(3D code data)
────────────────
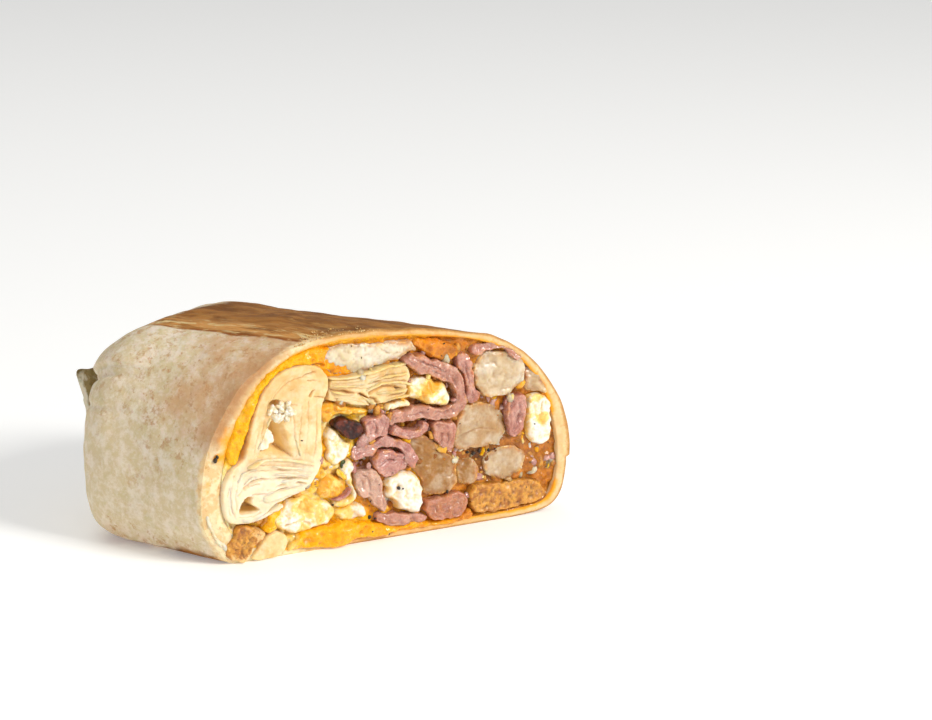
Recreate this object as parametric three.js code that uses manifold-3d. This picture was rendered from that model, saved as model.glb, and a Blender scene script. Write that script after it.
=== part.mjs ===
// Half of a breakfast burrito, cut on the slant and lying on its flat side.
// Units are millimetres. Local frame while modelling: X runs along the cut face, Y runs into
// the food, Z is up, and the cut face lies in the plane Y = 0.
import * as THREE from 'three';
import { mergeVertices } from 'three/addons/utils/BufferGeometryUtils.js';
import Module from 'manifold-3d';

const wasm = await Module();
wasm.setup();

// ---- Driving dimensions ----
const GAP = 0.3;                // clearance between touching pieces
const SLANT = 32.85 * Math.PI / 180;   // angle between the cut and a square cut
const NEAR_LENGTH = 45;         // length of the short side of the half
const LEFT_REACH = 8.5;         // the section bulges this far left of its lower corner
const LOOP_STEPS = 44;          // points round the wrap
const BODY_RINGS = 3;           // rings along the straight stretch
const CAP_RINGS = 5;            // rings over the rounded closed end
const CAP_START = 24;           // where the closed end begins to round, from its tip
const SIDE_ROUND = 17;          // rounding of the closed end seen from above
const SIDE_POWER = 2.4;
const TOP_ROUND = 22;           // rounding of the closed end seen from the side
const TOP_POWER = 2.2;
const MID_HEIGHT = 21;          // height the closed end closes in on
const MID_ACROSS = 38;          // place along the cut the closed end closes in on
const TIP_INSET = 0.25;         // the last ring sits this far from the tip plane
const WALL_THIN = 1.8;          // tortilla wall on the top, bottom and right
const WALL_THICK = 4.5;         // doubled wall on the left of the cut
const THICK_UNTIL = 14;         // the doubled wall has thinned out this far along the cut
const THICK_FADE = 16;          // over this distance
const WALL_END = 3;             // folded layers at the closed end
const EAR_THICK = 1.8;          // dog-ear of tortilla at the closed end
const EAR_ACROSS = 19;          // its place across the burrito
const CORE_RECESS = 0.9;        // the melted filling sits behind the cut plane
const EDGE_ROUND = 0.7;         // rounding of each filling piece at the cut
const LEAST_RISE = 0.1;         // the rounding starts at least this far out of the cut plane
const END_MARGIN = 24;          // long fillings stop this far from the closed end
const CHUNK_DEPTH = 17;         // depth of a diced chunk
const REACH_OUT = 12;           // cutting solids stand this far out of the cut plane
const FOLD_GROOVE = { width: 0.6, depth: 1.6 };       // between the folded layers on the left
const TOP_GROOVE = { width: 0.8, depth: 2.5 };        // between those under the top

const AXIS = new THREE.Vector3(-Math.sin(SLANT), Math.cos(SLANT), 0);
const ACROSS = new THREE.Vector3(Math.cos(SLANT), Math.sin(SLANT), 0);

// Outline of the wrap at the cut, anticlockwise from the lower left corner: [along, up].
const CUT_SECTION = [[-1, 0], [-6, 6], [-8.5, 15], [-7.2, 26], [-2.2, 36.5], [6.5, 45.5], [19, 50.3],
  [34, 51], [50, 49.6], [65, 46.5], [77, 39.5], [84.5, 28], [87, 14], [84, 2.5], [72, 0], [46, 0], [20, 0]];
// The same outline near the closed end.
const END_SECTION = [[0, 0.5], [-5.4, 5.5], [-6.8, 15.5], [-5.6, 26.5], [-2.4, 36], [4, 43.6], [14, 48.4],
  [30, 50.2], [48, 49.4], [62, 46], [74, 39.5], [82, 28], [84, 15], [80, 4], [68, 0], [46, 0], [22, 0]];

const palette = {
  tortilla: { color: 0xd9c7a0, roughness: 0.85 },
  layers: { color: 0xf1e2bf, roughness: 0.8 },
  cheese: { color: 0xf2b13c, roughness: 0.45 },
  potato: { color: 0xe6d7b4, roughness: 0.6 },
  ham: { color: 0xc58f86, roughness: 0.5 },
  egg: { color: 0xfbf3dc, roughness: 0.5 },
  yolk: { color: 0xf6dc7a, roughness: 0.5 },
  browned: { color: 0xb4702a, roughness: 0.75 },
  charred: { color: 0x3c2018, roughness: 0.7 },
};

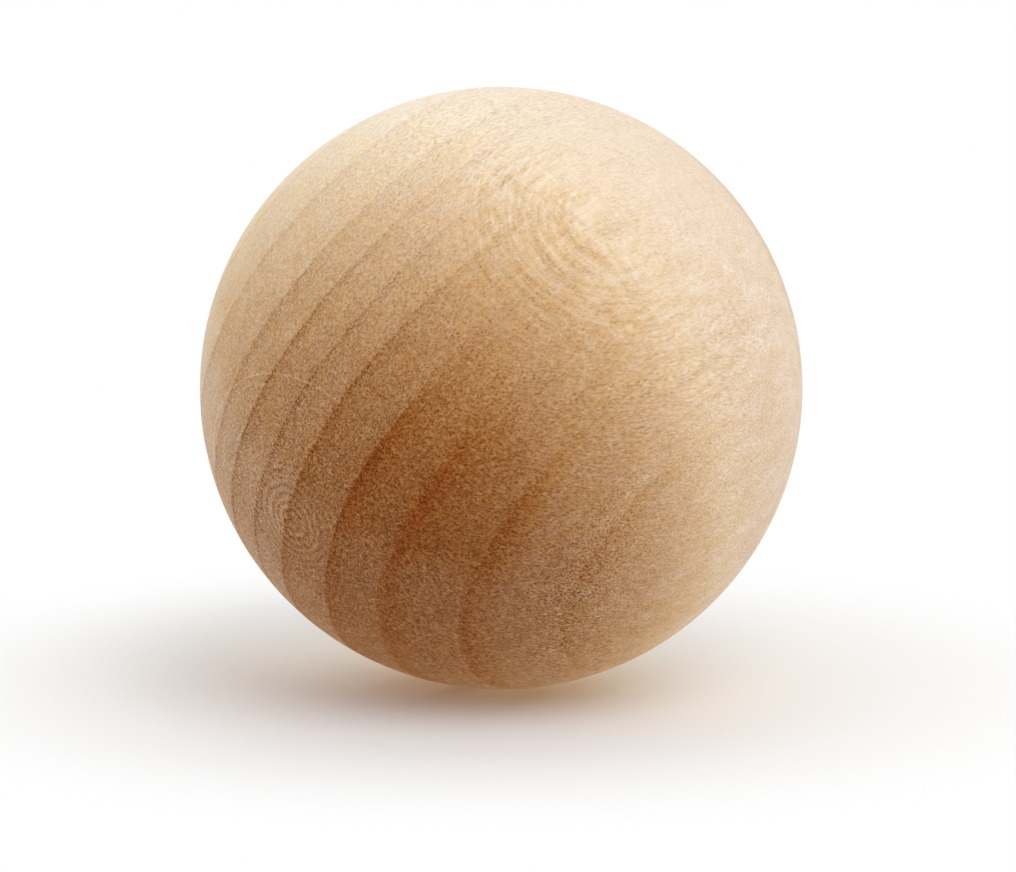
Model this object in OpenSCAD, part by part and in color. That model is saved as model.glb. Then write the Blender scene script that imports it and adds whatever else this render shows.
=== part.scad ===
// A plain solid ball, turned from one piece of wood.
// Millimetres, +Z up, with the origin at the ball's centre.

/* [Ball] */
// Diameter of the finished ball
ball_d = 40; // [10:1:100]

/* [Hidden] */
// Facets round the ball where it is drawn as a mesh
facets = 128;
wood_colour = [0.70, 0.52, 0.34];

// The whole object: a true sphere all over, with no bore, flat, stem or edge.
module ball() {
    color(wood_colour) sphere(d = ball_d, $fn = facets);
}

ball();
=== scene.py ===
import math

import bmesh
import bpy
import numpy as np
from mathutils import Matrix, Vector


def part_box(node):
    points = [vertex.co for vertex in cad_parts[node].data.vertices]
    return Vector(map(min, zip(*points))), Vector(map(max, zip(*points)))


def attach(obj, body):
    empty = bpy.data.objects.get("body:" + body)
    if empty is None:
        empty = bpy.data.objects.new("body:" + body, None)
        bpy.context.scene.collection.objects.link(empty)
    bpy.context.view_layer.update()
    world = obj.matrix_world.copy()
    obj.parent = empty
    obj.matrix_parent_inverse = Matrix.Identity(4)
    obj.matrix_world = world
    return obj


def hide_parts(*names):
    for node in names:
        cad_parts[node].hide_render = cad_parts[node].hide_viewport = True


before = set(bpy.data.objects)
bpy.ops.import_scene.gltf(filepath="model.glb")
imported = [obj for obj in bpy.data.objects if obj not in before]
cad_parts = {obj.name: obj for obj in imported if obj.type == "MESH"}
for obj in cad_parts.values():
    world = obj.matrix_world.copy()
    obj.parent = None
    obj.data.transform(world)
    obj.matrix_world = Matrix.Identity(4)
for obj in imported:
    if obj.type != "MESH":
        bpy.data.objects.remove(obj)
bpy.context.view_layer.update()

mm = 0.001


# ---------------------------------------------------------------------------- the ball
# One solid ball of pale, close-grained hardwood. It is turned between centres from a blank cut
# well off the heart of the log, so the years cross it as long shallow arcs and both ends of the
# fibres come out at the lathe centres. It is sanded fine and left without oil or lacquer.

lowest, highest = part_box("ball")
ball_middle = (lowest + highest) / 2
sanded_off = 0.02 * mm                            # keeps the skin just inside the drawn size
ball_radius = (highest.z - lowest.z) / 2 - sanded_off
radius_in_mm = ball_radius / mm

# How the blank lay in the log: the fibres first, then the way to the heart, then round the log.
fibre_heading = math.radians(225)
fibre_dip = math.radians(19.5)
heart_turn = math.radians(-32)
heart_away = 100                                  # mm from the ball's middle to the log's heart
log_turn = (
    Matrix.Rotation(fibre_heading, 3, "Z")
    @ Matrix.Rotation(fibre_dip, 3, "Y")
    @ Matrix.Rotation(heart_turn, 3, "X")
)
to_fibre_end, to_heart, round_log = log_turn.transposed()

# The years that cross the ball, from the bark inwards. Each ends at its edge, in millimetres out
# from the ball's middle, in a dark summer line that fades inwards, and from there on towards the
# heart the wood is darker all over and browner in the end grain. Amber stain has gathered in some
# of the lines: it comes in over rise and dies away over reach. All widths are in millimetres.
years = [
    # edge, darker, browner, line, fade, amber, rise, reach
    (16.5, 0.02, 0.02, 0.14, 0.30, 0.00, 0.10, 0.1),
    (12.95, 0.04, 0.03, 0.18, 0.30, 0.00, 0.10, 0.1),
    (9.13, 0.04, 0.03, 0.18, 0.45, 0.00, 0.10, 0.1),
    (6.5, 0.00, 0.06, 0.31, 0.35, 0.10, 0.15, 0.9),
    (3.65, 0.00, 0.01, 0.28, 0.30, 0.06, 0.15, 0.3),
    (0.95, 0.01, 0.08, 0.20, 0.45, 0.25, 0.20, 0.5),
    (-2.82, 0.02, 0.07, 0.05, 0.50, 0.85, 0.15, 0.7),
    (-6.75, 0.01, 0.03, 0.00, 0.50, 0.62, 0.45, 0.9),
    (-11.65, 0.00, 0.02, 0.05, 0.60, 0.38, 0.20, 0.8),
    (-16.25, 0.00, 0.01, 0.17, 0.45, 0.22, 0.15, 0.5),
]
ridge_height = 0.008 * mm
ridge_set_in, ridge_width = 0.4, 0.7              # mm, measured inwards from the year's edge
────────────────
Report the number of lines of the listing above that hold the string "before", with no other text.

> WORKED SOLUTION: 2